The fact that the myriad mortgage servicing companies use different systems, different data models and different operating systems is not a barrier to efficiently collecting data. Once the individual data elements required from the servicers are defined, the servicers need only generate periodic (say, weekly or monthly) electronic reports using XBRL to define and tag individual data elements so the report can be consumed by any data store. Automating the tagging process and validating the data is a straightforward, well-established and inexpensive process similar to other XBRL-tagged data transmission efforts worldwide, such as reports to banks regulators in the United States, Japan, France and other countries.
Why was this approach not implemented when asset-backed securities first appeared in the 1980s? Simply because it was not feasible until recently. Decades ago, when ABSes and MBSes first appeared, the expense of tracking the state of each and every piece of the underlying debt was prohibitively high.

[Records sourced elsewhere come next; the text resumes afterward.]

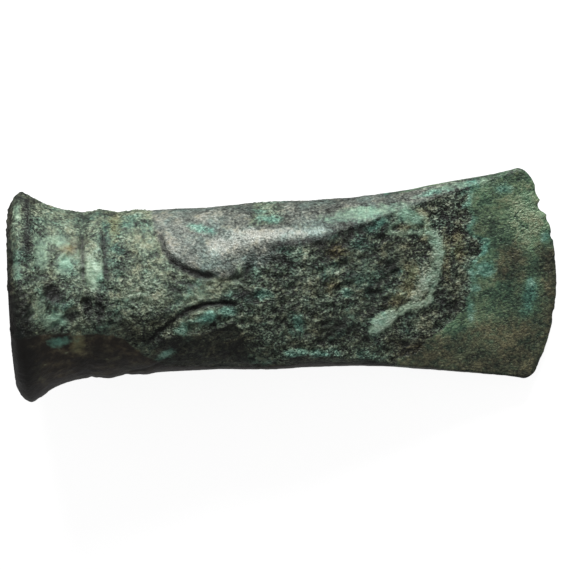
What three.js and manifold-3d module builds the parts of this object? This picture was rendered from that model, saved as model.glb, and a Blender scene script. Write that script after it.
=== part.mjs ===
// A late Bronze Age socketed axe head: one hollow bronze casting with a thick trumpet collar, low
// ribs below it, a pair of wing-shaped panels on each broad face, and a flared blade with a worn,
// chipped cutting edge. Millimetres. It lies on a broad face, as it does on a shelf.
import * as THREE from 'three';
import { LoftGeometry } from 'three/addons/geometries/LoftGeometry.js';
import { mergeVertices } from 'three/addons/utils/BufferGeometryUtils.js';
import Module from 'manifold-3d';

const { lerp, radToDeg, smoothstep } = THREE.MathUtils;

// Driving dimensions. The axe is drawn along x, from its mouth at 0 to the middle of its cutting
// edge, with y across the blade and z through its thickness, and is laid down at the end.
const length = 120;
const edgeRadius = 51;
const cornerRadius = 2.6;
const collarCrest = 3;
const neckEnd = 46;
const bladeStart = 64;
const wingStart = 29;
const waist = 49;
const wingEnd = 62;
const wingStep = 0.7;
const wingBorder = 0.8;
const bowStart = 70;
const socketDepth = 68;
const thinnestSide = 0.3;
const restFlat = 0.35;
const chips = [
  { x: 118.2, y: 15.2, radius: 1.6 },
  { x: 119.0, y: 17.9, radius: 2.5 },
];

// A size that changes smoothly along the axe, through [distance from the mouth, size] knots.
function along(...knots) {
  const curve = new THREE.CubicInterpolant(knots.map((k) => k[0]), knots.map((k) => k[1]), 1);
  return (x) => curve.evaluate(x)[0];
}

const halfWidth = along(
  [0, 20], [1, 22], [2, 23], [collarCrest, 23.35], [5, 22.4], [7, 21.1], [9, 20], [12, 19.1],
  [16, 18.5], [26, 18.25], [40, 18.05], [waist, 18.5], [60, 18.7], [75, 18.9], [84, 19.6],
  [90, 20.5], [97, 21.5], [105, 22.45], [112, 23.3], [117, 24.15], [length, 24.6],
);
const halfDepth = along(
  [0, 18.4], [1, 20.4], [2, 21.3], [collarCrest, 21.6], [5, 20.7], [7, 19.4], [9, 18.4],
  [12, 17.5], [16, 16.9], [30, 16.1], [42, 15], [56, 13.2], [bladeStart, 12.1], [72, 10.4],
  [79, 8.8], [85, 7.1], [97, 4.2], [109, 1.95], [117, 0.85], [119, 0.6], [length, 0],
);
// The sharp line between a broad face and a narrow side of the blade, and how far the broad face
// is crowned above it. Nearer the mouth the same line is the border of a wing panel.
const arris = along(
  [0, 14.5], [20, 13.2], [wingStart, 17.3], [32, 16.9], [34.6, 12.2], [37.3, 10.4], [40.6, 8.6],
  [43.4, 7.2], [47.5, 5.2], [waist, 5], [51.2, 8], [55, 11.2], [bladeStart, 12.8], [72, 14.5],
  [79, 16], [85, 17.7], [92, 19.1], [97, 20.3], [105, 21.7], [112, 23.1], [length, 24.2],
);
const crown = along([0, 0.9], [bladeStart, 0.9], [97, 0.5], [117, 0.2], [119, 0.1], [length, 0]);

// Low ribs round the neck: [place, half length, height], a groove where the height is negative.
const ribs = [[16.4, 1.2, -0.3], [20.4, 2.8, 0.4], [24.2, 1.2, -0.25], [28.6, 2.6, 0.25]];
const bump = (t) => (Math.abs(t) < 1 ? (1 + Math.cos(Math.PI * t)) / 2 : 0);
const ribHeight = (x) => ribs.reduce((sum, [at, half, high]) => sum + high * bump((x - at) / half), 0);

// Towards the edge the cross-sections bow forward, until the last one is the curved cutting edge.
const sag = (y) => edgeRadius - Math.sqrt(edgeRadius ** 2 - y ** 2);
const bow = (x) => (Math.max(0, x - bowStart) / (length - bowStart)) ** 2;
const cornerCut = (x) => {
  const past = Math.max(0, x - (length - cornerRadius));
  return cornerRadius - Math.sqrt(cornerRadius ** 2 - past ** 2);
};

// One cross-section: round in the neck and four-sided, with slightly domed sides, in the blade.
const webSteps = 12;
const sideSteps = 16;
function section(x) {
  const w = halfWidth(x) + ribHeight(x) - cornerCut(x);
  const d = halfDepth(x) + ribHeight(x);
  const line = Math.min(arris(x), w - thinnestSide);
  const square = smoothstep(x, neckEnd, bladeStart);
  const lineDepth = d - crown(x);
  const lineAngle = Math.acos(line / w);
  const step = wingStep * smoothstep(x, wingStart, wingStart + 3) * (1 - smoothstep(x, waist, wingEnd));
  const face = (y) => {
    const round = d * Math.sqrt(1 - (y / w) ** 2);
    const domed = lineDepth + (d - lineDepth) * (1 - (y / line) ** 2);
    const z = lerp(round, domed, square);
    return z - step * (0.4 + 0.6 * Math.abs(y / line));
  };
  const side = (t) => {
    const angle = t * lineAngle;
    const y = lerp(w * Math.cos(angle), line + (w - line) * (1 - t * t), square);
    const z = lerp(d * Math.sin(angle), lineDepth * t, square);
    return [y, z];
  };
  const half = [];
  for (let i = 0; i <= sideSteps; i++) {
    half.push(side((2 * i) / sideSteps - 1));
  }
  for (let i = 0; i <= webSteps; i++) {
    const y = (line - wingBorder) * (1 - (2 * i) / webSteps);
    half.push([y, face(y)]);
  }
  const turned = half.map(([y, z]) => [-y, -z]);
  return [...half, ...turned].map(([y, z]) => new THREE.Vector3(x - bow(x) * sag(y), y, z));
}

// Cross-sections stand closest together where the outline turns quickly.
function spaced(from, to, count) {
  return Array.from({ length: count }, (_, i) => from + ((to - from) * i) / count);
}
const stations = [
  0, 0.4, 1, 2, 3, 4, 5, 6, 7.5, 9, 11, 13, 15,
  ...spaced(15.6, 24, 12), ...spaced(24, 32, 5), ...spaced(32, 52, 11), ...spaced(52, 64, 5),
  ...spaced(64, 112, 12), ...spaced(112, 117, 2), 117, 117.9, 118.7, 119.3, 119.7, 119.9, length,
];

// The socket for the haft: oval, narrowing evenly to a rounded end inside the blade.
const socketWidth = along([-1, 15.4], [30, 14.2], [56, 11.8], [63, 9.4], [66.5, 5.8], [socketDepth, 2.4]);
const socketHeight = along([-1, 13.8], [30, 12.6], [56, 8.6], [63, 6.2], [66.5, 3.8], [socketDepth, 1.6]);
const socketStations = [-1, ...spaced(10, 55, 5), 55, 60, 63, 65, 66.5, 67.5, socketDepth];
function oval(x) {
  const steps = 36;
  return Array.from({ length: steps }, (_, i) => {
    const angle = (2 * Math.PI * i) / steps;
    return new THREE.Vector3(x, socketWidth(x) * Math.cos(angle), socketHeight(x) * Math.sin(angle));
  });
}

const wasm = await Module();
wasm.setup();

function toSolid(geometry) {
  const bare = new THREE.BufferGeometry();
  bare.setAttribute('position', geometry.attributes.position);
  bare.setIndex(geometry.index);
  const welded = mergeVertices(bare, 1e-4);
  const corners = welded.index.array;
  const triangles = [];
  for (let i = 0; i < corners.length; i += 3) {
    const [a, b, c] = corners.slice(i, i + 3);
    if (a !== b && b !== c && c !== a) triangles.push(a, b, c);
  }
  return new wasm.Manifold(new wasm.Mesh({
    numProp: 3,
    vertProperties: new Float32Array(welded.attributes.position.array),
    triVerts: new Uint32Array(triangles),
  }));
}

function toGeometry(solid) {
  const mesh = solid.getMesh();
  const geometry = new THREE.BufferGeometry();
  geometry.setAttribute('position', new THREE.BufferAttribute(mesh.vertProperties, 3));
  geometry.setIndex(new THREE.BufferAttribute(mesh.triVerts, 1));
  return geometry;
}

let casting = toSolid(new LoftGeometry(stations.map(section), { capStart: true }));
const socket = toSolid(new LoftGeometry(socketStations.map(oval), { capStart: true, capEnd: true }));
casting = casting.subtract(socket);
for (const { x, y, radius } of chips) {
  const chip = new THREE.CylinderGeometry(radius, radius, 8, 20).rotateX(Math.PI / 2).translate(x, y, 0);
  casting = casting.subtract(toSolid(chip));
}

// Lying down, it rests on the collar and on the thick root of the blade. A flat spot is worn on
// both, so that it doesn't roll.
const restAngle = Math.atan2(halfDepth(collarCrest) - halfDepth(bladeStart), bladeStart - collarCrest);
casting = casting.rotate([0, radToDeg(restAngle), 0]);
const lowest = casting.boundingBox().min[2];
casting = casting.trimByPlane([0, 0, 1], lowest + restFlat);

const geometry = toGeometry(casting);
geometry.computeBoundingBox();
const { min, max } = geometry.boundingBox;
geometry.translate(-(min.x + max.x) / 2, -(min.y + max.y) / 2, -min.z);

const bronze = new THREE.MeshStandardMaterial({ color: 0x58645a, roughness: 0.62, metalness: 0.35 });
const axe = new THREE.Mesh(geometry, bronze);
axe.name = 'axe_head';

const group = new THREE.Group();
group.add(axe);

export default group;
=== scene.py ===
# %% [markdown]
# # A Bronze Age socketed axe head
#
# This lesson builds the look of one object: the cast bronze head of an axe, hollow at the back for
# a wooden haft and flared at the front into a blade. It lay in the ground for three thousand years,
# so its form is simple and its skin is not: crusts, pits, worn ornament, chips and a patchwork of
# green, brown and turquoise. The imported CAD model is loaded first, and gives the true size and place.

# %% Load the frame
import math

import bmesh
import bpy
import numpy as np
from mathutils import Matrix, Vector, noise


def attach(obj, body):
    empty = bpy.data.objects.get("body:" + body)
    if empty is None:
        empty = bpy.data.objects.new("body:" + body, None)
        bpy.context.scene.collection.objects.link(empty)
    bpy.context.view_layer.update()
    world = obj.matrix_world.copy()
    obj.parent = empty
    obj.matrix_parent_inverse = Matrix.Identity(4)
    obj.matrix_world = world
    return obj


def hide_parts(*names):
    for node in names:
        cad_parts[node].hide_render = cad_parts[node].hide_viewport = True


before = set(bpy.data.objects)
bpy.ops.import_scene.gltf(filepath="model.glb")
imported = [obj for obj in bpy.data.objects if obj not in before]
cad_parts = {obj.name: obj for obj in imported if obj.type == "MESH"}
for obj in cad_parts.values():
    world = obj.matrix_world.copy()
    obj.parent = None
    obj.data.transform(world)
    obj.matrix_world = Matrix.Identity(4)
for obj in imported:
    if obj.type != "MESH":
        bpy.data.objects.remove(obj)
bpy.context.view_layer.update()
MM = 0.001

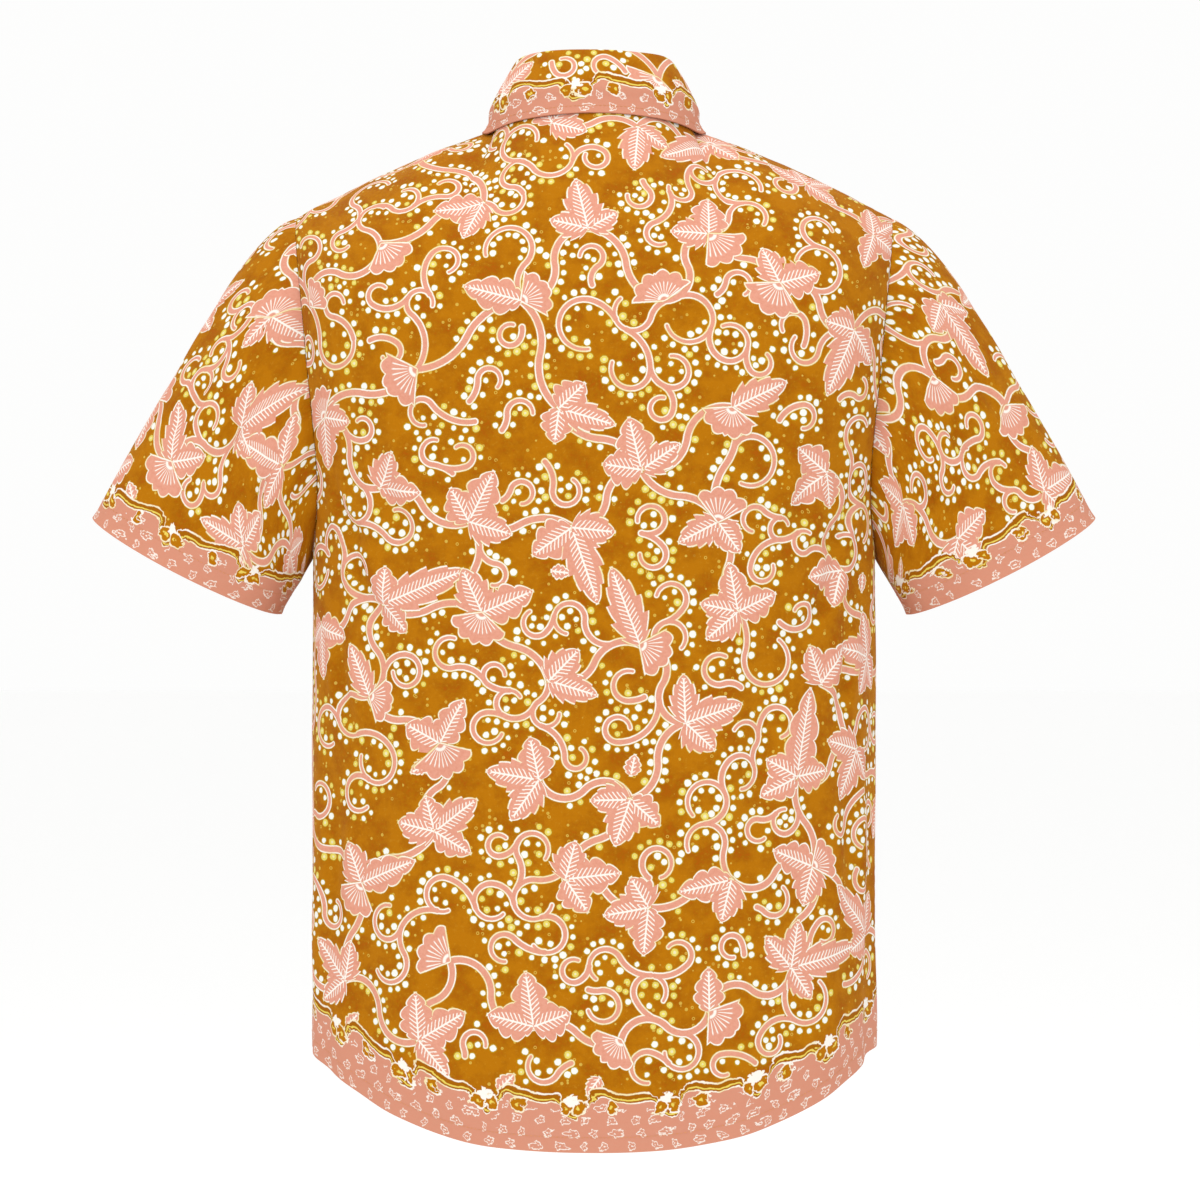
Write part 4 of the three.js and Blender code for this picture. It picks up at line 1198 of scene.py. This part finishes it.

Today, this is no longer the case. The costs of computer memory and processing speed are fractions of what they were, the Internet is an ultra-low-cost common network and XBRL makes it possible to easily and inexpensively provide the necessary data from a large number of disparate and incompatible systems.
It’s possible that over the next year or so an arrangement with mortgage servicers can be worked to make the relevant data available. If that happens it should become feasible for prospective owners and investors in mortgage-backed securities to quickly assess the credit quality of individual securities. Once this innovation is in place, I expect additional credit will become available to the housing market.